Swiss physicist Albin Wrulich, who chairs the SESAME Technical Advisory Committee, points out that SESAME is currently undergoing a “conditioning” phase that includes adjusting the pressure and cleaning the surface of the vacuum chamber. “The performance of the machine is excellent,” says Wrulich, adding that the local team did a “fantastic job” constructing the synchrotron. He says that the first two beamlines can now be turned on, making for a “harmonic” start-up.

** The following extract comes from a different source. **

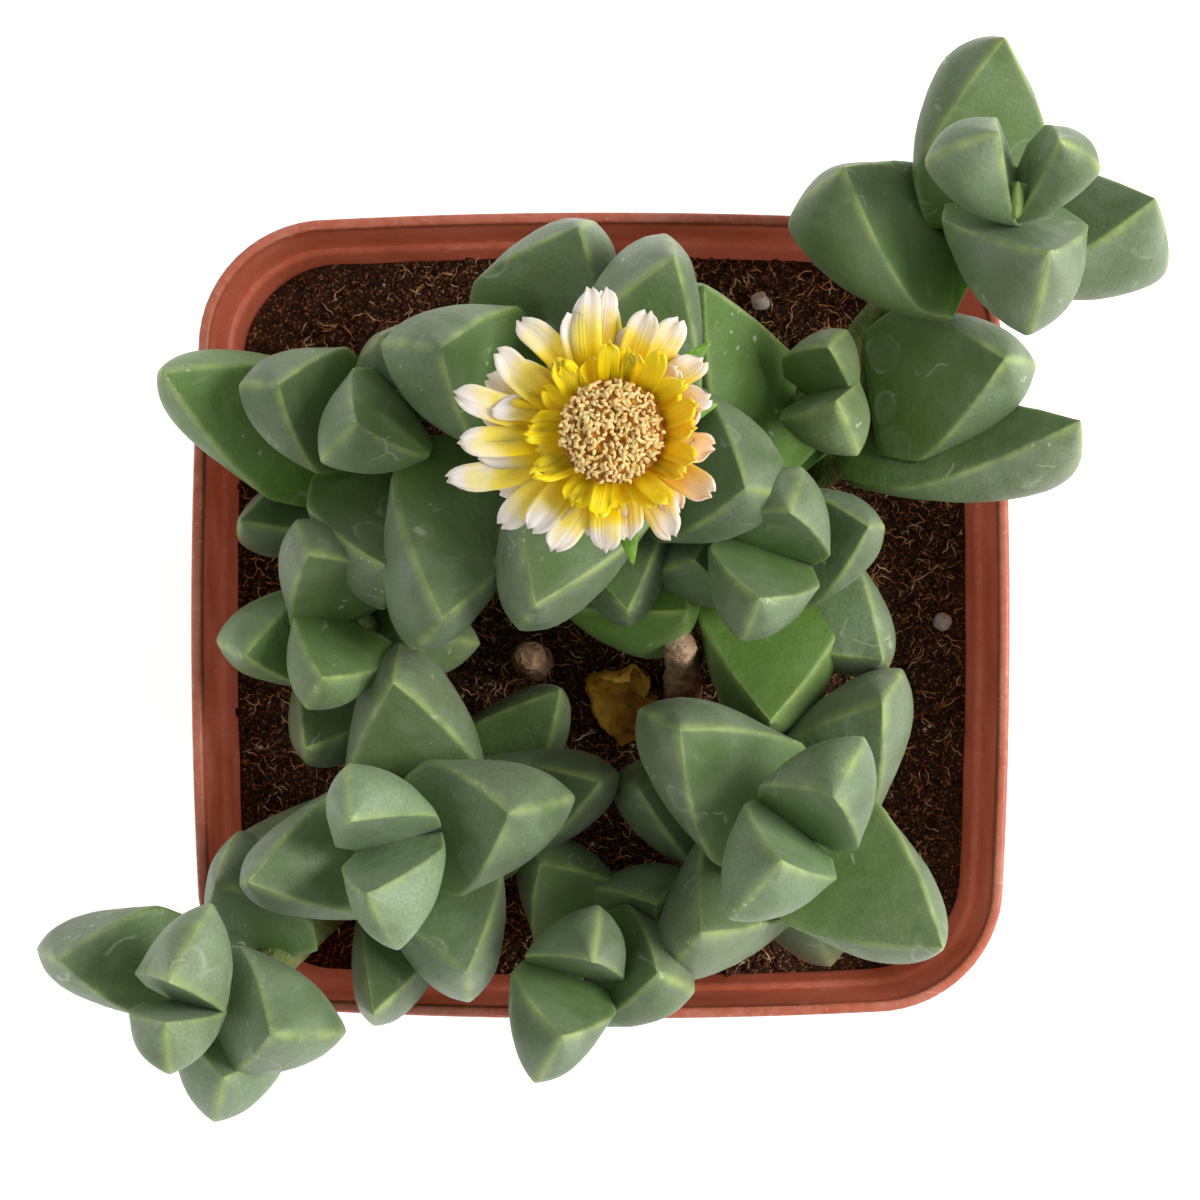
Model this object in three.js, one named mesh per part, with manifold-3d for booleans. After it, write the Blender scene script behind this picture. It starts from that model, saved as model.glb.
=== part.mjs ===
// Potted Corpuscularia lehmannii, an ice plant with three-sided succulent leaves.
// A square plastic pot with peat, ten leafy shoots, a woody trunk, a dry leaf and one open flower.
// Millimetres, +Z up. The origin is the middle of the pot's base.
import * as THREE from "three";
import { mergeVertices } from "three/addons/utils/BufferGeometryUtils.js";
import Module from "manifold-3d";

const wasm = await Module();
wasm.setup();

// Pot
const rimHalf = 41; // half the width across the rim, an 82 mm pot
const rimCorner = 13;
const rimHeight = 78;
const sideBow = 0.7; // how far the middle of a side bows out past its ends
const pressed = 0.985; // depth front to back as a share of the width
const lip = 0.8;
const bandHeight = 12; // the thicker band below the lip
const bandStep = 1.9; // how far the band stands out from the wall
const baseHalf = 30;
const baseCorner = 9;
const wall = 1;
const floorTop = 2.4;
const drainRadius = 3;
const drainPlace = 15.5;
// Soil
const soilTop = 64;
const soilLump = 0.7;
const gap = 0.3; // clearance between pieces that touch
// Shoots
const stemRadius = 1.7;
const leafDepthShare = 0.74; // keel depth as a share of leaf width
// Old wood and the dry leaf
const woodRadius = 2;
const dryLeafThickness = 0.8;
// Flower
const flowerAt = [1.5, 16.1]; // plan place of its middle
const pedicelFoot = 98.5;
const pedicelRadius = 1.3;
const calyxTop = 113.5;
const calyxRadius = 4.8;
const ringHeight = 0.9; // each ring of petals has a thin disc in its middle
const outerRingRadius = 4.4;
const innerRingRadius = 3.8;
const petalThickness = 0.9;
const stamenCount = 38;
const stamenReach = 4.4;
// The place of the eye from which leaf tips and stem nodes are read
const eye = [4, -4, rimHeight + 400];

const vec = (x, y, z) => new THREE.Vector3(x, y, z);

// A leaf tip or stem node is listed by where it shows in the rim's plane from the eye, and by
// its real height. This gives its real place.
function placed(x, y, z) {
  const share = (eye[2] - z) / (eye[2] - rimHeight);
  return vec(eye[0] + (x - eye[0]) * share, eye[1] + (y - eye[1]) * share, z);
}

// A closed solid through a list of rings with the same number of points, ended by two points.
function loft(start, rings, end) {
  const points = [start, ...rings.flat(), end];
  const around = rings[0].length;
  const index = [];
  const at = (ring, i) => 1 + ring * around + (i % around);
  for (let i = 0; i < around; i++) {
    index.push(0, at(0, i + 1), at(0, i));
    for (let r = 0; r + 1 < rings.length; r++) {
      index.push(at(r, i), at(r, i + 1), at(r + 1, i + 1));
      index.push(at(r, i), at(r + 1, i + 1), at(r + 1, i));
    }
    index.push(at(rings.length - 1, i), at(rings.length - 1, i + 1), points.length - 1);
  }
  return solidFrom(points, index);
}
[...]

SESAME has eight members – Cyprus, Egypt, Iran, Israel Jordan, Pakistan, the Palestinian Authority and Turkey – and the synchrotron’s proponents hope that it will foster regional scientific capacity and friendly collaboration among scientists from different countries. Physicist Chris Llewellyn Smith, the former director general of CERN who is ending his eight-year presidency of the SESAME Council today, says that in March SESAME received 55 experiment proposals for the first beamtime. “It shows that SESAME is not going to be underused,” he says. “There is a real demand out there.”
Llewellyn Smith adds that countries in the region whose researchers use SESAME should hopefully consider joining while researchers from countries with synchrotrons should invite regional researchers to join them or instruct local scientists as to synchrotron techniques. “SESAME, in common with all the synchrotrons of the world, will have an open-door policy,” he adds.
SESAME officials are even planning upgrades for the near-future. Wrulich says that there is already interest in upgrading the machine’s booster from 800 MeV to a 2.5 GeV, which would enable the storage ring to sustain a consistently intense beam. The Italian government has also come forward with financial support for a SESAME guest house, and Llewellyn Smith expects the building contract to be finalized soon.
Meanwhile, a European Union programme to support renewable-energy efforts in the Middle East has led Jordan to commit $7m of this aid to build a solar-energy source for SESAME. Llewellyn Smith says this is a breakthrough for SESAME as costs would steeply rise with added beamlines and usage, and expects the solar source, which will be connected to the Jordan grid, to be up and running in early 2018, making SESAME unique in that it will be powered entirely by renewables.
“It is a great satisfaction after many years to see what had really been just dreams or hopes overcome numerous barriers, and here we are,” says Llewellyn Smith. “It is only the end of the beginning, we don’t have all the beamlines we want, we don’t have all the facilities, but the machine is operating and science is about to start.”